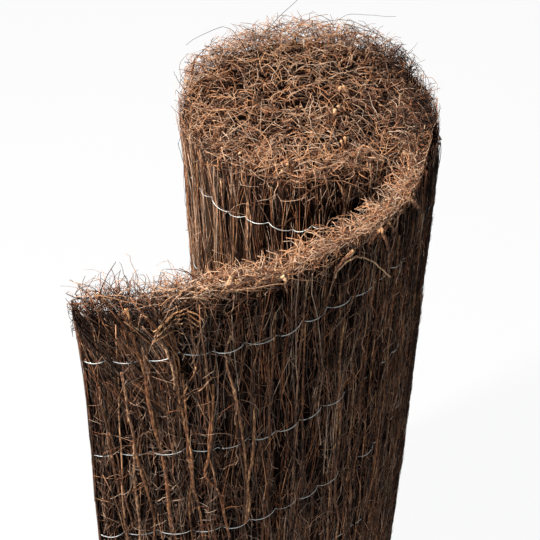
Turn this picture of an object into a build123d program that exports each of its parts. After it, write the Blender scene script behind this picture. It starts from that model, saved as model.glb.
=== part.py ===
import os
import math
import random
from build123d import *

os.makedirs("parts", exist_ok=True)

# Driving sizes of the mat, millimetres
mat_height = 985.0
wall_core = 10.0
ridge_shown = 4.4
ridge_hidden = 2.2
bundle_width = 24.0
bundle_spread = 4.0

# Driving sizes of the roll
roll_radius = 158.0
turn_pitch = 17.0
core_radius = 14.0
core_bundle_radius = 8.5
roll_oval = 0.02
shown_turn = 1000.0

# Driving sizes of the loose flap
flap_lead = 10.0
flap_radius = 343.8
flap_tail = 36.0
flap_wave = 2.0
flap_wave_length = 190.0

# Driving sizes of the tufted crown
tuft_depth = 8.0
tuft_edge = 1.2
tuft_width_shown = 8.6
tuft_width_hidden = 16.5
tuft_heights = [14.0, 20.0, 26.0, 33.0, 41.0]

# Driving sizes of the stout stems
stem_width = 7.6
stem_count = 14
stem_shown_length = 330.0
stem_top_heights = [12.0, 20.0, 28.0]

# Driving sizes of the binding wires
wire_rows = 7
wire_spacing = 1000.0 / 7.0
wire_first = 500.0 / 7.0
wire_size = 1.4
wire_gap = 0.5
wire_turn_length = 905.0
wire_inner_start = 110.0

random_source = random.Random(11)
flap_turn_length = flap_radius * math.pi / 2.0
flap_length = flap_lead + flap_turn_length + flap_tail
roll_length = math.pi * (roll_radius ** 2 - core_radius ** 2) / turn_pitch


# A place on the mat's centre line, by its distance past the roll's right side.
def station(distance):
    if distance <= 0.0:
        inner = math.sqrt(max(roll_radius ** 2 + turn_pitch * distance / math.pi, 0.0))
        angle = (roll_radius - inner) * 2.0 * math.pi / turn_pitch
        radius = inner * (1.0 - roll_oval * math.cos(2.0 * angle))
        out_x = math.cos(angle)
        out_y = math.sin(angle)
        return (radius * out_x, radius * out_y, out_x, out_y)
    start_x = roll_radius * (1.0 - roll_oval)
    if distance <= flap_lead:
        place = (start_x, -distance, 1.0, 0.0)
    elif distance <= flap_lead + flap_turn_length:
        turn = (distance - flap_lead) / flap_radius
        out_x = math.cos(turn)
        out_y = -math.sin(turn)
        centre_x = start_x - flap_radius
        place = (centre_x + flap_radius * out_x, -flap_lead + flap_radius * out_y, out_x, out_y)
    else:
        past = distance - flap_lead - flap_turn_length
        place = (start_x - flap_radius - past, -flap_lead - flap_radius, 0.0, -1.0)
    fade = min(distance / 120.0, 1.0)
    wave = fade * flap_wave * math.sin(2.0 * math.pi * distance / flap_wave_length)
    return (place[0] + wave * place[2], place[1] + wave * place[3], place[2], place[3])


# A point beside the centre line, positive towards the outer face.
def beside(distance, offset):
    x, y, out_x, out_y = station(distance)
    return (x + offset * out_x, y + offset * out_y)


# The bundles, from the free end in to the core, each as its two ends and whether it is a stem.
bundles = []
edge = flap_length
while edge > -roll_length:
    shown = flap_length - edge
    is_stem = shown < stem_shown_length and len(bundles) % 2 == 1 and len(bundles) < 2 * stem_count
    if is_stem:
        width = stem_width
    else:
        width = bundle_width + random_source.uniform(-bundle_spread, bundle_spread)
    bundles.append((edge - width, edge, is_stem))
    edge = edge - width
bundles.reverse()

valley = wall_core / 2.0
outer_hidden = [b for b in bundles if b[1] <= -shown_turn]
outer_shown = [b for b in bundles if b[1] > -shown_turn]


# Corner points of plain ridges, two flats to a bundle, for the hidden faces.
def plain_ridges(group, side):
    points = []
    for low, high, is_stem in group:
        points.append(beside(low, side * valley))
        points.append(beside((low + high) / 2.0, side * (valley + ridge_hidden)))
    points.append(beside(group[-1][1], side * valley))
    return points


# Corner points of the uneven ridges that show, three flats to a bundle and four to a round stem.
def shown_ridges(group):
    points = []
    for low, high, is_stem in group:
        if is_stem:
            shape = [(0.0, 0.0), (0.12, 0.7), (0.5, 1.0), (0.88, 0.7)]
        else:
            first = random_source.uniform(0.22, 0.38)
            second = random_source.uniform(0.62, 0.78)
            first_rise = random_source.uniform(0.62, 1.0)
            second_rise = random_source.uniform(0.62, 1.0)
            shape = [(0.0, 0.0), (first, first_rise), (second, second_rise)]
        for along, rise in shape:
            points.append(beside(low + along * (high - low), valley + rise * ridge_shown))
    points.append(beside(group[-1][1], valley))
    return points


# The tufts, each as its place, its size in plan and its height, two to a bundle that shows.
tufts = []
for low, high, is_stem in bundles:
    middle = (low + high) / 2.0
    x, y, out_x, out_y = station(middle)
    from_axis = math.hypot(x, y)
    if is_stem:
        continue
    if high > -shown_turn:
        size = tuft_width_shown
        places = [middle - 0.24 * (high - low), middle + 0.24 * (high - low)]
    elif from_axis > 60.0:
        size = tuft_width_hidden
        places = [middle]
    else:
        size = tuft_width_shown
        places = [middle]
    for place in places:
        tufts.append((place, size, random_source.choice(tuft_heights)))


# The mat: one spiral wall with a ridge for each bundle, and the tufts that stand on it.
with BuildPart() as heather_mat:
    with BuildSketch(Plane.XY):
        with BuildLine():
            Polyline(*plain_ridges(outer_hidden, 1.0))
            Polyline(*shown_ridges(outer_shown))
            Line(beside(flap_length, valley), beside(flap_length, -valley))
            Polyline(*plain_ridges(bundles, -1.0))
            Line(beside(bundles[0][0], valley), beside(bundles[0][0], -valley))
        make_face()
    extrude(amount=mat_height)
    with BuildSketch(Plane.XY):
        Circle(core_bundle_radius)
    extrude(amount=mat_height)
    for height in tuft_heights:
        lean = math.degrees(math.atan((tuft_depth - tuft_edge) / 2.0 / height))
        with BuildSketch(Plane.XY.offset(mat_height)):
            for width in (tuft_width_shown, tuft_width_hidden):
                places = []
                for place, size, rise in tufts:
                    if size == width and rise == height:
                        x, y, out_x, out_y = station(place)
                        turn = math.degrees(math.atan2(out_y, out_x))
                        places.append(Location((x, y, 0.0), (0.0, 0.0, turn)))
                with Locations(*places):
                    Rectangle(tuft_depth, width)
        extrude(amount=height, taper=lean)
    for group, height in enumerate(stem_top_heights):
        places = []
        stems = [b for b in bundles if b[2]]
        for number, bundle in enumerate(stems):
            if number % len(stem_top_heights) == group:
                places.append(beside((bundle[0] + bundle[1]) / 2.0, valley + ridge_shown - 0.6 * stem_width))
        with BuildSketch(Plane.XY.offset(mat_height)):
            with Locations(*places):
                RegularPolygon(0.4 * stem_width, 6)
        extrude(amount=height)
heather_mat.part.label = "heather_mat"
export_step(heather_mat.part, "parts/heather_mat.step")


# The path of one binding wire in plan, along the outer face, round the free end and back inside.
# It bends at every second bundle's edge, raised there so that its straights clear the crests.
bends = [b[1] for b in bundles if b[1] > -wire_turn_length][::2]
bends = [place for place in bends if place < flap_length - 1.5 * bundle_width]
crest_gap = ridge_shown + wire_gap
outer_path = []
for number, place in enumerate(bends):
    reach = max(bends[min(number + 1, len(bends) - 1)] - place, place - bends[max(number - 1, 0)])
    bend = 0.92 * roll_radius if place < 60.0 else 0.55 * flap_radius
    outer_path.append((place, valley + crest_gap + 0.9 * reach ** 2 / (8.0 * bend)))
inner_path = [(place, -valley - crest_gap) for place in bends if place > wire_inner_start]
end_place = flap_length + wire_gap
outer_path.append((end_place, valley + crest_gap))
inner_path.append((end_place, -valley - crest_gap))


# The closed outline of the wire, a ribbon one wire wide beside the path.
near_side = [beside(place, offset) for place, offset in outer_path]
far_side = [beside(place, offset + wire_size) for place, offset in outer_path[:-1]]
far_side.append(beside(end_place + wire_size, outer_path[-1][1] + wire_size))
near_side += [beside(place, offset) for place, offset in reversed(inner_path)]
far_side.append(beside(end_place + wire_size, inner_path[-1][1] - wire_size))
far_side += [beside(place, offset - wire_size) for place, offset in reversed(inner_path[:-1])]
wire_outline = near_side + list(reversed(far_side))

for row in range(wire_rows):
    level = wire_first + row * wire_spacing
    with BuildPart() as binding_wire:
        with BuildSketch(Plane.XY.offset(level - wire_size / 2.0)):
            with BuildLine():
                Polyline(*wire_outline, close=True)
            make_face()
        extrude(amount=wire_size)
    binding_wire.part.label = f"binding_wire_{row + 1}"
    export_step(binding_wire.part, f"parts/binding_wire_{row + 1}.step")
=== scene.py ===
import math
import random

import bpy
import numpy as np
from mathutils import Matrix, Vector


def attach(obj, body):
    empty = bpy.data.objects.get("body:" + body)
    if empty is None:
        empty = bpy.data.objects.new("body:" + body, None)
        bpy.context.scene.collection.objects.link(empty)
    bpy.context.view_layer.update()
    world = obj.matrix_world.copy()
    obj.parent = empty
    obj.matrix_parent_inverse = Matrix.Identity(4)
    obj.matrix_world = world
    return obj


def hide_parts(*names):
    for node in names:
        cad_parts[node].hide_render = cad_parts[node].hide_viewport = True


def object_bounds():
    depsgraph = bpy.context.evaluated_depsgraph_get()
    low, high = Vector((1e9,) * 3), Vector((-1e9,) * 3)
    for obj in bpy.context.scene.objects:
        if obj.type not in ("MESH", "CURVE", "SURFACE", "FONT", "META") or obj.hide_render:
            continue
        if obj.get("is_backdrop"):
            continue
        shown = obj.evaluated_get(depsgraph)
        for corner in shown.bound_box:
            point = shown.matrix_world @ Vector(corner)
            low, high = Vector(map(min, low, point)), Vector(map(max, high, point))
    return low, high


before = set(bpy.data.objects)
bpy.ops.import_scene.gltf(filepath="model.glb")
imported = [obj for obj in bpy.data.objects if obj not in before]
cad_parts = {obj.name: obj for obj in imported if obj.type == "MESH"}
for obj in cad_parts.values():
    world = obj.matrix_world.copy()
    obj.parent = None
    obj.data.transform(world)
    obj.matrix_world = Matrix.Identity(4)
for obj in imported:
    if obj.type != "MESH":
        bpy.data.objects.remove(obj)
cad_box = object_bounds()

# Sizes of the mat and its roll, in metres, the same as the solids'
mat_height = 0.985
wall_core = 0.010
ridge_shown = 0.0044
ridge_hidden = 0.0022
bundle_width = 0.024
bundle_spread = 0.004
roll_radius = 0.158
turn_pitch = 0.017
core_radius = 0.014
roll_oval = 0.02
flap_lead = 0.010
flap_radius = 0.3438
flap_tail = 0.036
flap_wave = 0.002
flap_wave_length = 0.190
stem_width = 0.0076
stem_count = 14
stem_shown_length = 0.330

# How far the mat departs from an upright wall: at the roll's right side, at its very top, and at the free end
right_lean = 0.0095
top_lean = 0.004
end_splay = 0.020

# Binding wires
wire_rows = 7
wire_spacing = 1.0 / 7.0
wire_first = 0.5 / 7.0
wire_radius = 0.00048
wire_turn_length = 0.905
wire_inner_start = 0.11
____
→ Work to do: Only the lines from the one containing "for corner in" to the end of the listing belong in the output, each reproduced exactly.

→ Result below:
        for corner in shown.bound_box:
            point = shown.matrix_world @ Vector(corner)
            low, high = Vector(map(min, low, point)), Vector(map(max, high, point))
    return low, high


before = set(bpy.data.objects)
bpy.ops.import_scene.gltf(filepath="model.glb")
imported = [obj for obj in bpy.data.objects if obj not in before]
cad_parts = {obj.name: obj for obj in imported if obj.type == "MESH"}
for obj in cad_parts.values():
    world = obj.matrix_world.copy()
    obj.parent = None
    obj.data.transform(world)
    obj.matrix_world = Matrix.Identity(4)
for obj in imported:
    if obj.type != "MESH":
        bpy.data.objects.remove(obj)
cad_box = object_bounds()

# Sizes of the mat and its roll, in metres, the same as the solids'
mat_height = 0.985
wall_core = 0.010
ridge_shown = 0.0044
ridge_hidden = 0.0022
bundle_width = 0.024
bundle_spread = 0.004
roll_radius = 0.158
turn_pitch = 0.017
core_radius = 0.014
roll_oval = 0.02
flap_lead = 0.010
flap_radius = 0.3438
flap_tail = 0.036
flap_wave = 0.002
flap_wave_length = 0.190
stem_width = 0.0076
stem_count = 14
stem_shown_length = 0.330

# How far the mat departs from an upright wall: at the roll's right side, at its very top, and at the free end
right_lean = 0.0095
top_lean = 0.004
end_splay = 0.020

# Binding wires
wire_rows = 7
wire_spacing = 1.0 / 7.0
wire_first = 0.5 / 7.0
wire_radius = 0.00048
wire_turn_length = 0.905
wire_inner_start = 0.11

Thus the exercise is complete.